Moreover, India’s hostile policies toward foreign investment succeeded in keeping non
-Indian businesses at bay. In 1970, in a bid to “Indianize” foreign investment, the government moved to pass an act requiring corporations to dilute their shareholdings in Indian companies to 40 percent. Scores of Western companies quit India in the wake of the law. The best-known defector was the US soft-drink giant Coca-Cola, which, rather than comply with the law, up and left. For years after Coke’s departure, bottles of Coke were smuggled into India clandestinely from Nepal and sold on the black market at stratospheric prices.
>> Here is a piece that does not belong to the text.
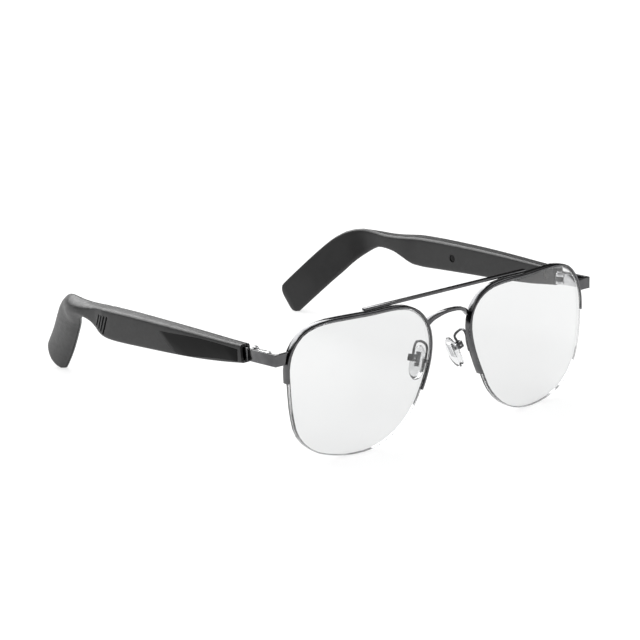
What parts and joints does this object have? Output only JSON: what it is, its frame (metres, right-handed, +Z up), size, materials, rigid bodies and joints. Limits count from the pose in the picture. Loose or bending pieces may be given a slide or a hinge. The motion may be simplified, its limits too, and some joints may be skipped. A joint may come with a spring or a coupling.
{
  "type": "smart glasses",
  "caption": "Half-rim smart glasses with a brow bar, rocking nose pads and folding hollow temples that hold speakers, touch panels and batteries.",
  "frame": {"origin": "middle of the bounding box seen from above, at the height of the surface that the glasses stand on", "axes": "+X to the wearer's left, +Y from the lenses back along the temples, +Z up from the table"},
  "size_m": [0.1502, 0.1621, 0.0504],
  "materials": {
    "frame_metal": "polished dark gunmetal plating on metal wire and strip",
    "steel": "small screws and pressings, satin",
    "speaker_metal": "dark coated steel",
    "contact_metal": "dark plated contact",
    "lens": "clear plastic lens, polished, coated",
    "pad_silicone": "clear soft silicone",
    "nylon": "clear nylon liner and cord",
    "shell": "fine satin dark grey moulding",
    "gloss_black": "polished black",
    "board": "solder mask",
    "flex": "amber flexible circuit",
    "cell": "pouch foil"
  },
  "bodies": {
    "front": {"brow_bar": "frame_metal", "bridge": "frame_metal", "rim_left": "frame_metal", "rim_right": "frame_metal", "rim_liner_left": "nylon", "rim_liner_right": "nylon", "lens_cord_left": "nylon", "lens_cord_right": "nylon", "lens_left": "lens", "lens_right": "lens", "end_piece_left": "frame_metal", "end_piece_right": "frame_metal", "front_hinge_leaf_left": "frame_metal", "front_hinge_leaf_right": "frame_metal", "hinge_screw_left": "steel", "hinge_screw_right": "steel", "pad_arm_left": "frame_metal", "pad_arm_right": "frame_metal", "pad_box_left": "frame_metal", "pad_box_right": "frame_metal", "pad_screw_left": "steel", "pad_screw_right": "steel"},
    "left_temple": {"temple_shell_left": "shell", "temple_cover_left": "shell", "touch_panel_left": "gloss_black", "temple_hinge_leaf_left": "frame_metal", "charge_contact_left": "contact_metal", "wear_sensor_left": "gloss_black", "circuit_board_left": "board", "microphone_left": "steel", "speaker_left": "speaker_metal", "speaker_mesh_left": "speaker_metal", "flex_cable_left": "flex", "battery_left": "cell"},
    "right_temple": {"temple_shell_right": "shell", "temple_cover_right": "shell", "touch_panel_right": "gloss_black", "temple_hinge_leaf_right": "frame_metal", "charge_contact_right": "contact_metal", "circuit_board_right": "board", "microphone_right": "steel", "speaker_right": "speaker_metal", "speaker_mesh_right": "speaker_metal", "flex_cable_right": "flex", "battery_right": "cell"},
    "left_pad": {"nose_pad_left": "pad_silicone", "pad_core_left": "steel"},
    "right_pad": {"nose_pad_right": "pad_silicone", "pad_core_right": "steel"}
  },
  "joints": [
    {"name": "left_fold", "type": "hinge", "parent": "front", "child": "left_temple", "pos_m": [0.06884, -0.0593, 0.0372], "axis": [0, 0, 1], "range_deg": [0, 88]},
    {"name": "right_fold", "type": "hinge", "parent": "front", "child": "right_temple", "pos_m": [-0.06884, -0.0593, 0.0372], "axis": [0, 0, -1], "range_deg": [0, 76]},
    {"name": "left_pad_tilt", "type": "hinge", "parent": "front", "child": "left_pad", "pos_m": [0.01097, -0.07126, 0.02677], "axis": [-0.1, -0.9875, 0.1215], "range_deg": [-10, 10]},
    {"name": "right_pad_tilt", "type": "hinge", "parent": "front", "child": "right_pad", "pos_m": [-0.01097, -0.07126, 0.02677], "axis": [0.1, -0.9875, 0.1215], "range_deg": [-10, 10]}
  ]
}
Serving Coke rather than the local soft drink Thums Up came to be seen as a sign of affluence. To many, it was also an indictment of India after independence.
Inevitably, bright and hungry students like Gupta cast their eyes abroad. “All Rajat would talk to me about was getting to America and getting admission” to a US business school, says Subramanian Swamy, a well-known Indian politician who taught Gupta economics at IIT Delhi. At Gupta’s behest, Swamy, who received his PhD from Harvard University and taught there before joining IIT Delhi, wrote Gupta a recommendation for Harvard Business School. Anita kept Gupta company at the campus coffee shop as he wrote his essays for his HBS application.
In his final year, Gupta was one of two students at IIT Delhi to get a job offer from ITC Ltd., the equivalent of Philip Morris in the United States, a prestigious company with pedigreed beginnings in India dating to the time of the British Raj. When ITC started in 1910, it began operating under the name Imperial Tobacco Company of India Ltd. But as India changed overlords, ITC changed owners. After independence, the company’s ownership increasingly fell into the hands of Indians and its name changed to reflect its new complexion—first it was christened India Tobacco Company and ultimately ITC.